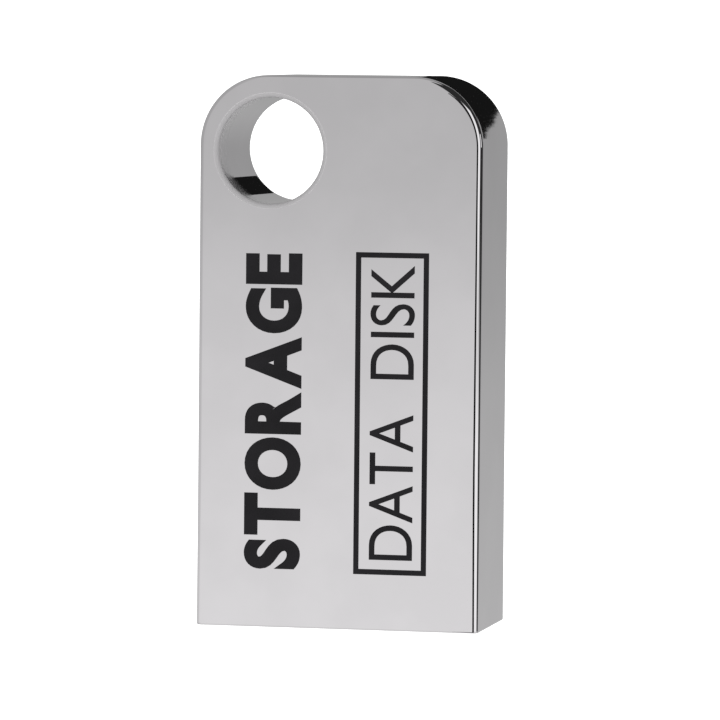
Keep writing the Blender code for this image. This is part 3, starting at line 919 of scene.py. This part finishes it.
def make_floor():
    """A plain pale floor, lit a little from below like a light table, and clear when seen from below.

    It lies just under the tip of the bared plug, so that the plug comes out above it at every pose.
    """
    mesh = bpy.data.meshes.new("floor")
    bm = bmesh.new()
    bmesh.ops.create_grid(bm, x_segments=1, y_segments=1, size=3.0)
    bmesh.ops.translate(bm, vec=(0, 0, PLUG_LOW.z - TRAVEL - FLOOR_GAP), verts=bm.verts)
    bm.to_mesh(mesh)
    bm.free()
    floor = link(mesh, "floor")
    material, nodes, shader = new_material("floor_white")
    cloth = nodes.noise(nodes.place(), 900.0, detail=2.0)
    nodes.link(nodes.ramp(cloth, [(0.3, 0.92), (0.7, 0.94)]), shader.inputs["Base Color"])
    shader.inputs["Roughness"].default_value = 1.0
    shader.inputs["Specular IOR Level"].default_value = 0.0
    shader.inputs["Emission Color"].default_value = (1, 1, 1, 1)
    shader.inputs["Emission Strength"].default_value = 0.3
    clear = nodes.new("ShaderNodeMixShader")
    nodes.link(nodes.new("ShaderNodeNewGeometry").outputs["Backfacing"], clear.inputs["Fac"])
    nodes.link(shader.outputs["BSDF"], clear.inputs[1])
    nodes.link(nodes.new("ShaderNodeBsdfTransparent").outputs["BSDF"], clear.inputs[2])
    nodes.link(clear.outputs["Shader"], material.node_tree.nodes["Material Output"].inputs["Surface"])
    floor.data.materials.append(material)
    floor.visible_glossy = False


def make_camera():
    camera = bpy.data.cameras.new("camera")
    camera.lens = LENS_MM
    camera.sensor_width = SENSOR_MM
    camera.clip_start = CAMERA_DISTANCE / 100
    camera.clip_end = 20.0
    obj = link(camera, "camera")
    centre = Vector((0, (FRONT_Y + BACK_Y) / 2, CASE_H / 2))
    turn = Matrix.Rotation(CAMERA_TURN, 4, "Z")
    tilt = Matrix.Rotation(CAMERA_TILT, 4, "X")
    roll = Matrix.Rotation(CAMERA_ROLL, 4, "Y")
    back = Matrix.Translation(Vector((0, -CAMERA_DISTANCE, 0)) - CAMERA_SHIFT)
    look = Matrix.Rotation(math.radians(90), 4, "X")
    obj.matrix_world = Matrix.Translation(centre) @ (roll @ tilt @ turn).inverted() @ back @ look
    bpy.context.scene.camera = obj


def main():
    make_camera()
    make_world()
    make_floor()
    make_cards()
    bpy.context.scene.view_settings.view_transform = "Standard"
    chrome = chrome_material("chrome_case", (0.76, 0.745, 0.76), 0.022)
    brushed = steel_material("chrome_cover", (0.74, 0.73, 0.74), 0.2, grain=(22.0, 22.0, 0.35))
    steel = steel_material("plug_steel", (0.7, 0.7, 0.69), 0.2)
    black = plastic_material("black_plastic", (0.02, 0.02, 0.021), 0.5)
    make_housing(chrome)
    make_back_plate(brushed)
    ink = ink_material()
    print_word(ink)
    print_label(ink)
    print_border(ink)
    make_plug(steel)
    make_button(black)
    make_inside(black)


main()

_ _ _ _ _

**GOAL**
Extract every line above exactly as it stands.

**FINISHED ANSWER**
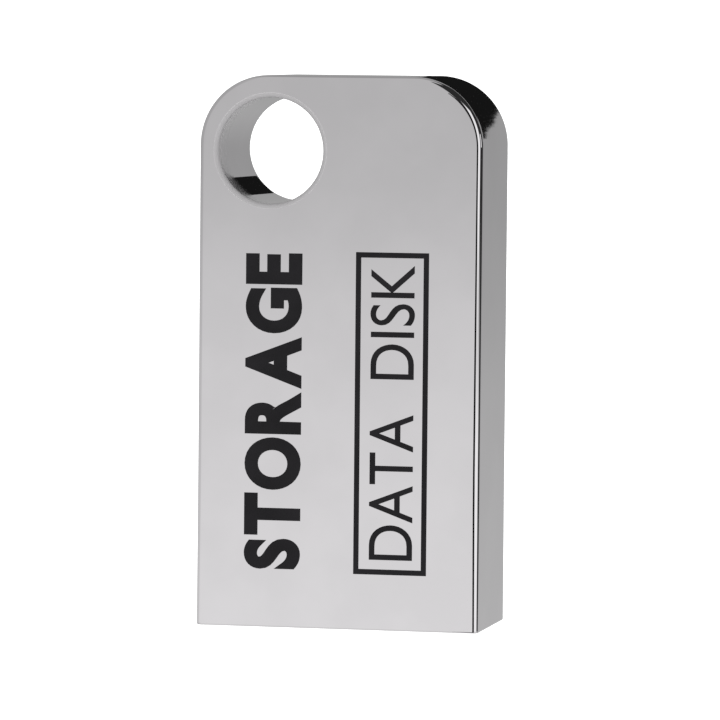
Keep writing the Blender code for this image. This is part 3, starting at line 919 of scene.py. This part finishes it.
def make_floor():
    """A plain pale floor, lit a little from below like a light table, and clear when seen from below.

    It lies just under the tip of the bared plug, so that the plug comes out above it at every pose.
    """
    mesh = bpy.data.meshes.new("floor")
    bm = bmesh.new()
    bmesh.ops.create_grid(bm, x_segments=1, y_segments=1, size=3.0)
    bmesh.ops.translate(bm, vec=(0, 0, PLUG_LOW.z - TRAVEL - FLOOR_GAP), verts=bm.verts)
    bm.to_mesh(mesh)
    bm.free()
    floor = link(mesh, "floor")
    material, nodes, shader = new_material("floor_white")
    cloth = nodes.noise(nodes.place(), 900.0, detail=2.0)
    nodes.link(nodes.ramp(cloth, [(0.3, 0.92), (0.7, 0.94)]), shader.inputs["Base Color"])
    shader.inputs["Roughness"].default_value = 1.0
    shader.inputs["Specular IOR Level"].default_value = 0.0
    shader.inputs["Emission Color"].default_value = (1, 1, 1, 1)
    shader.inputs["Emission Strength"].default_value = 0.3
    clear = nodes.new("ShaderNodeMixShader")
    nodes.link(nodes.new("ShaderNodeNewGeometry").outputs["Backfacing"], clear.inputs["Fac"])
    nodes.link(shader.outputs["BSDF"], clear.inputs[1])
    nodes.link(nodes.new("ShaderNodeBsdfTransparent").outputs["BSDF"], clear.inputs[2])
    nodes.link(clear.outputs["Shader"], material.node_tree.nodes["Material Output"].inputs["Surface"])
    floor.data.materials.append(material)
    floor.visible_glossy = False


def make_camera():
    camera = bpy.data.cameras.new("camera")
    camera.lens = LENS_MM
    camera.sensor_width = SENSOR_MM
    camera.clip_start = CAMERA_DISTANCE / 100
    camera.clip_end = 20.0
    obj = link(camera, "camera")
    centre = Vector((0, (FRONT_Y + BACK_Y) / 2, CASE_H / 2))
    turn = Matrix.Rotation(CAMERA_TURN, 4, "Z")
    tilt = Matrix.Rotation(CAMERA_TILT, 4, "X")
    roll = Matrix.Rotation(CAMERA_ROLL, 4, "Y")
    back = Matrix.Translation(Vector((0, -CAMERA_DISTANCE, 0)) - CAMERA_SHIFT)
    look = Matrix.Rotation(math.radians(90), 4, "X")
    obj.matrix_world = Matrix.Translation(centre) @ (roll @ tilt @ turn).inverted() @ back @ look
    bpy.context.scene.camera = obj


def main():
    make_camera()
    make_world()
    make_floor()
    make_cards()
    bpy.context.scene.view_settings.view_transform = "Standard"
    chrome = chrome_material("chrome_case", (0.76, 0.745, 0.76), 0.022)
    brushed = steel_material("chrome_cover", (0.74, 0.73, 0.74), 0.2, grain=(22.0, 22.0, 0.35))
    steel = steel_material("plug_steel", (0.7, 0.7, 0.69), 0.2)
    black = plastic_material("black_plastic", (0.02, 0.02, 0.021), 0.5)
    make_housing(chrome)
    make_back_plate(brushed)
    ink = ink_material()
    print_word(ink)
    print_label(ink)
    print_border(ink)
    make_plug(steel)
    make_button(black)
    make_inside(black)


main()